The problem is that they’ve both been playing the same damn characters for the past few years and are both desperately in need of a new approach. If Ramis can get more than awkward out of Cera – and a bit more High Fidelity and a bit less Tropic Thunder out of Jack Black – this film has some real potential. If not, don’t come calling me for your $13 back.
JUNE 26th
Transformers: Revenge of the Fallen

45% more robots.
Sean:
This is the big one! It doesn’t seem the fanboys are as annoyed at Michael Bay this time around as they were for the first film. Perhaps, it’s the promise that this film will feature WAY more Autobot Vs. Decepticon action than was seen in the original (there are at least twenty robots confirmed). I am going to declare right now that this will be the biggest film of the summer.
Leo:
Man, am I stupid? I seem to be the only one I talk to who actually enjoyed the first Transformers movie. I’m willing to accept I may be objectively wrong here, but I thought that movie was well-plotted and quite clever. It was sharply absurd to make the adolescent joke about hiding these 10-tonne robots from your parents. And [spoiler] the part where they reveal that we caught a Transformer in the 1930’s and reverse engineered today’s technology off of it? That was the sort of plausible-feeling massive secret that recalled seeing Men In Black the first time! I’ll give this one a shot.
Shane:
I’m gonna out my bias. I hate Michael Bay. Shocking, I know.
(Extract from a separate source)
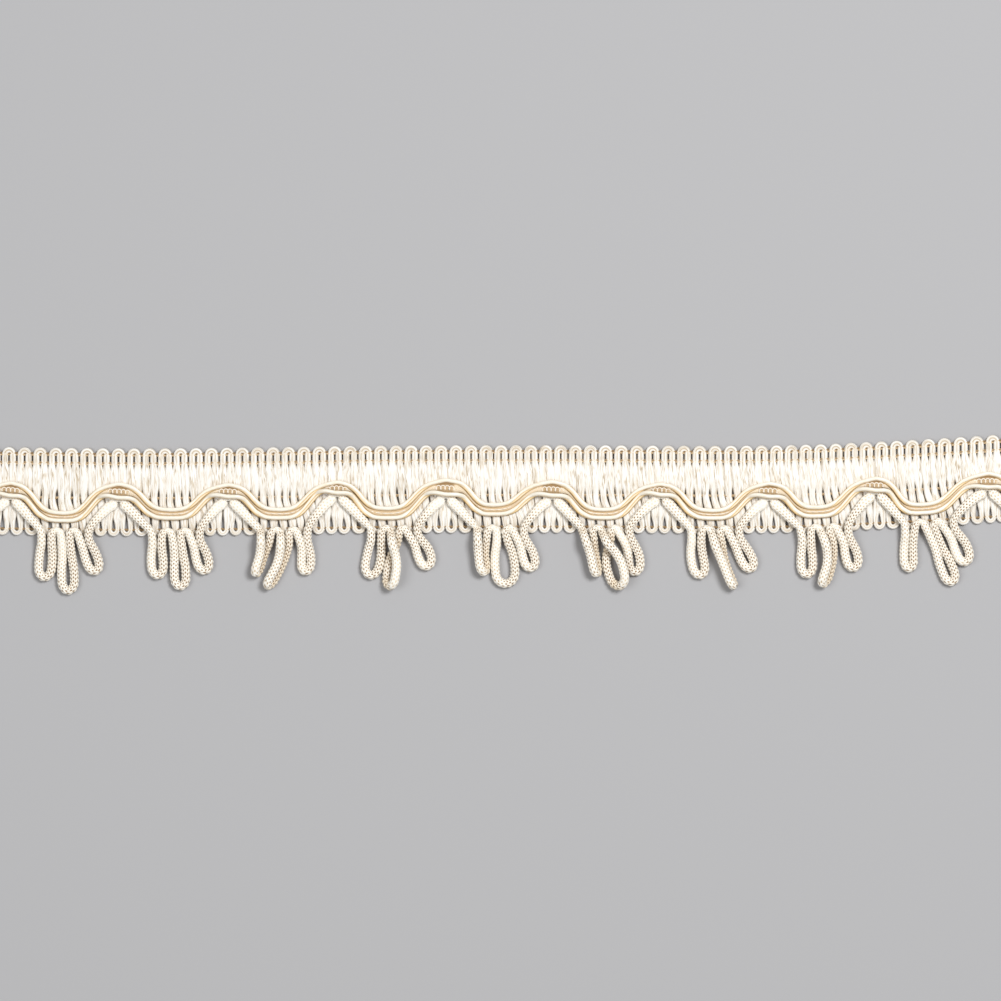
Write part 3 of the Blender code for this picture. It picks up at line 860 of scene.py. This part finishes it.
def coveredShares(places):
    # How far each station lies under another stretch of the cord, 0 to 1, which sets painted shade there
    shares = []
    for number, place in enumerate(places):
        near = places[max(number - knit["coverStations"], 0):number + knit["coverStations"]]
        above = near[near[:, 2] > place[2] + knit["coverRise"]]
        away = np.linalg.norm(above[:, :2] - place[:2], axis=1).min() if len(above) else 1.0
        shares.append(ease(away, *knit["coverOver"]))
    return shares


def knittedRoute():
    places = evenStations(knittedPoints(), knit["course"] / knit["rowsPerCourse"])
    covered = coveredShares(places)
    route = []
    for number, (x, y, z) in enumerate(places):
        half = knitHalf(x, y) * mix(1.0, knit["archWidth"], archShare(x, y))
        half *= mix(1.0, knit["crestArchWidth"], crestArchShare(x, y))
        pressed = pressedShare(x, y)
        # On each loop's right leg, where the cord is laid back, the stitches stand open: deeper pits
        # with more painted shade in them, and painted shade on the cord, as under another stretch
        run = runPast(places, number, knit["climbStations"])
        climbing = ease(run[1], -mm, mm) * (1.0 - pressed)
        opened = knit["openEvenly"] + knit["openDrift"] * noise.noise(Vector((number / 45.0, 9.4, 0.0)))
        opened += knit["pitsAndShadeCovered"] * covered[number] + knit["pitsAndShadeClimbing"] * climbing
        route.append(routeRow(
            Vector((x, y, z)), half * mix(1.0, knit["pressedWide"], pressed),
            half * mix(1.0, knit["pressedHigh"], pressed), number=number,
            twist=knit["twist"] * noise.noise(Vector((number / 130.0, 4.2, 0.0))),
            pattern=patternAt(x, y) * opened,
            shade=knit["darkCovered"] * covered[number] + knit["darkClimbing"] * climbing,
        ))
    return route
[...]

But here’s why I’m going to err on the side of popcorn. Steven Spielberg really knows how to make a spectacle. There were parts of the first Transfromers that I didn’t totally hate, and I attribute that to Steven Spielberg’s acumen as a producer of great summer fare.
If we can see more Spielberg and less Bay… and, dare we dream, more Megan Fox and less Shia Laboeuf… it could be not-terrible. That’s high praise. This could be one of the best opportunities we have to shut off our brains this summer. Worst case scenario: this movie is only as bad as Michael Bay’s recent work. Proceed with caution.